VI. Other Allegations

  • Indirect Infringement: The complaint alleges both induced and contributory infringement. Inducement is based on allegations that Defendant "actively encouraged or instructed others (e.g., its customers)" on how to use the infringing "unified banking system" (Compl. ¶10). Contributory infringement is based on the same alleged conduct (Compl. ¶11).
  • Willful Infringement: Willfulness is alleged based on Defendant having knowledge of the '508 patent "from at least the filing date of the lawsuit" (Compl. ¶¶10-11). The complaint reserves the right to amend if pre-suit knowledge is discovered (Compl. ¶10, n.1).
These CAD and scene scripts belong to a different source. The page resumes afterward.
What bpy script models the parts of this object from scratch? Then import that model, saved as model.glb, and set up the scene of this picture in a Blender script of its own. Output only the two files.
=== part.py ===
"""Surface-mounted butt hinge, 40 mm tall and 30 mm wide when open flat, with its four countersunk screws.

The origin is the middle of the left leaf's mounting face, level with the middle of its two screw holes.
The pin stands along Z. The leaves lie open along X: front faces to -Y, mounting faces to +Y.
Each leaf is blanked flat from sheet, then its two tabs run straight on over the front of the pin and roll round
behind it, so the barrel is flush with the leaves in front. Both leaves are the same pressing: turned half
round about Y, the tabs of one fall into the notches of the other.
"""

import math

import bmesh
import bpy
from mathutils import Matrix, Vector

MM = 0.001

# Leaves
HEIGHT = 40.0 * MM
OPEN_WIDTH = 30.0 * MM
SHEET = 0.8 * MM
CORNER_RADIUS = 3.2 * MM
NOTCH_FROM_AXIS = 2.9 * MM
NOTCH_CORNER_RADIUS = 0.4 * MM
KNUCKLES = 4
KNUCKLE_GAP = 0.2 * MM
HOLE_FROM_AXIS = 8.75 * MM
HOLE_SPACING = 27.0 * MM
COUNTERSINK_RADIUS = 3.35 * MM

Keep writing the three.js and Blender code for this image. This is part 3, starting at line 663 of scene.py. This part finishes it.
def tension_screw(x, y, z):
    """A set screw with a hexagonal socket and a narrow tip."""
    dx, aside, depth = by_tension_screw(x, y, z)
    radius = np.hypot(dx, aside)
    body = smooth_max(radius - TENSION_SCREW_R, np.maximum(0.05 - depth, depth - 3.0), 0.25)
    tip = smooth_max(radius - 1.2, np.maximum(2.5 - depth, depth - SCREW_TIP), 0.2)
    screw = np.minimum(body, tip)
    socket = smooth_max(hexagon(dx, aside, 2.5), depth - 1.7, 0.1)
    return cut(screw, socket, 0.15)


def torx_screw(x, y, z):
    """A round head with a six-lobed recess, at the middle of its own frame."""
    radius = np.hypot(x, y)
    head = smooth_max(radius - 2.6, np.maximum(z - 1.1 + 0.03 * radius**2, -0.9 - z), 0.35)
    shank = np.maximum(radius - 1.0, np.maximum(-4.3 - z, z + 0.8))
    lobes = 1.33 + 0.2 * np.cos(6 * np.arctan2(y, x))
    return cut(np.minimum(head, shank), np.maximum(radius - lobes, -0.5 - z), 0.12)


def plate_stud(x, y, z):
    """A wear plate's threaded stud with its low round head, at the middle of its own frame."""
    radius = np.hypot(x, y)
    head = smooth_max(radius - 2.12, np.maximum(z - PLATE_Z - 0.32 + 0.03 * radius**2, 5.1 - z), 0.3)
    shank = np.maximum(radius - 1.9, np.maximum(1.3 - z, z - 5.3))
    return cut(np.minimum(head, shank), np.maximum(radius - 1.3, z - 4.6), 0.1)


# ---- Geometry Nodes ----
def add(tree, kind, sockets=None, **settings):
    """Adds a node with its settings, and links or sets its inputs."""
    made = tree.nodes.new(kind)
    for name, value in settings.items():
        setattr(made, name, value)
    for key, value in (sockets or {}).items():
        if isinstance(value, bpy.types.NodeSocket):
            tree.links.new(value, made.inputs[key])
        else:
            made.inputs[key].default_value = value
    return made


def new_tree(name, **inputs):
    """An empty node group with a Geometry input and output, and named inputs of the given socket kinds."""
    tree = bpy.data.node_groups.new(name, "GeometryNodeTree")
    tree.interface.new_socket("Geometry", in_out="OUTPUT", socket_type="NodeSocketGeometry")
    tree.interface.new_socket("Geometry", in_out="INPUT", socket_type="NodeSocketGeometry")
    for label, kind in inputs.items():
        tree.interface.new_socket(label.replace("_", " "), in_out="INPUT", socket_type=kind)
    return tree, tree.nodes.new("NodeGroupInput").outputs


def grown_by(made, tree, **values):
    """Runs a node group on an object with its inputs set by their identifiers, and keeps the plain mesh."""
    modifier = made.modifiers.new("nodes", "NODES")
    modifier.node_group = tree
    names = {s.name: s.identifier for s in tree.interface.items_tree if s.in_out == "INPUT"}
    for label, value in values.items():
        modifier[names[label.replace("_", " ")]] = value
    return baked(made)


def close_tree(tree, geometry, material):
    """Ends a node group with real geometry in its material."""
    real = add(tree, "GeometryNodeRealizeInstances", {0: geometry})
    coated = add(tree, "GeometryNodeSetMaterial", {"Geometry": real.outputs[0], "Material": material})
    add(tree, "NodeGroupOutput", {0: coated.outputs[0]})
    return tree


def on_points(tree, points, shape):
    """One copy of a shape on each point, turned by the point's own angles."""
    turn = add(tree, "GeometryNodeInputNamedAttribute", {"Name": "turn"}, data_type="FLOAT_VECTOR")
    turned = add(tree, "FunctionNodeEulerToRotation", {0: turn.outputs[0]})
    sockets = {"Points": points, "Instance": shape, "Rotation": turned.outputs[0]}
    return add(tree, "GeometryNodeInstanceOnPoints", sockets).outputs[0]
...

VII. Analyst’s Conclusion: Key Questions for the Case

  1. Threshold Validity Question: The central issue is whether this case can proceed. All asserted claims (2, 8, 14, 17) are dependent claims whose independent base claims (1, 7, 13) were cancelled in a final, post-grant IPR proceeding that concluded before the complaint was filed. The court will first need to resolve whether any asserted claims remain valid as a matter of law.
  2. Definitional Scope: Should the case move forward, a key question will be one of architectural scope: can the term "common multi-channel server," which the patent illustrates as a central hardware hub, be construed to read on a modern, likely distributed or cloud-based, banking infrastructure?
  3. Evidentiary Sufficiency: A primary evidentiary question will be whether the plaintiff can produce evidence to support its bare allegations. Given the lack of specific product identification or feature-by-feature analysis in the complaint, the case will turn on what discovery reveals about the actual operation of Defendant's systems and whether they perform the specific data retrieval, storage, monitoring, and transmission steps required by the patent's claims.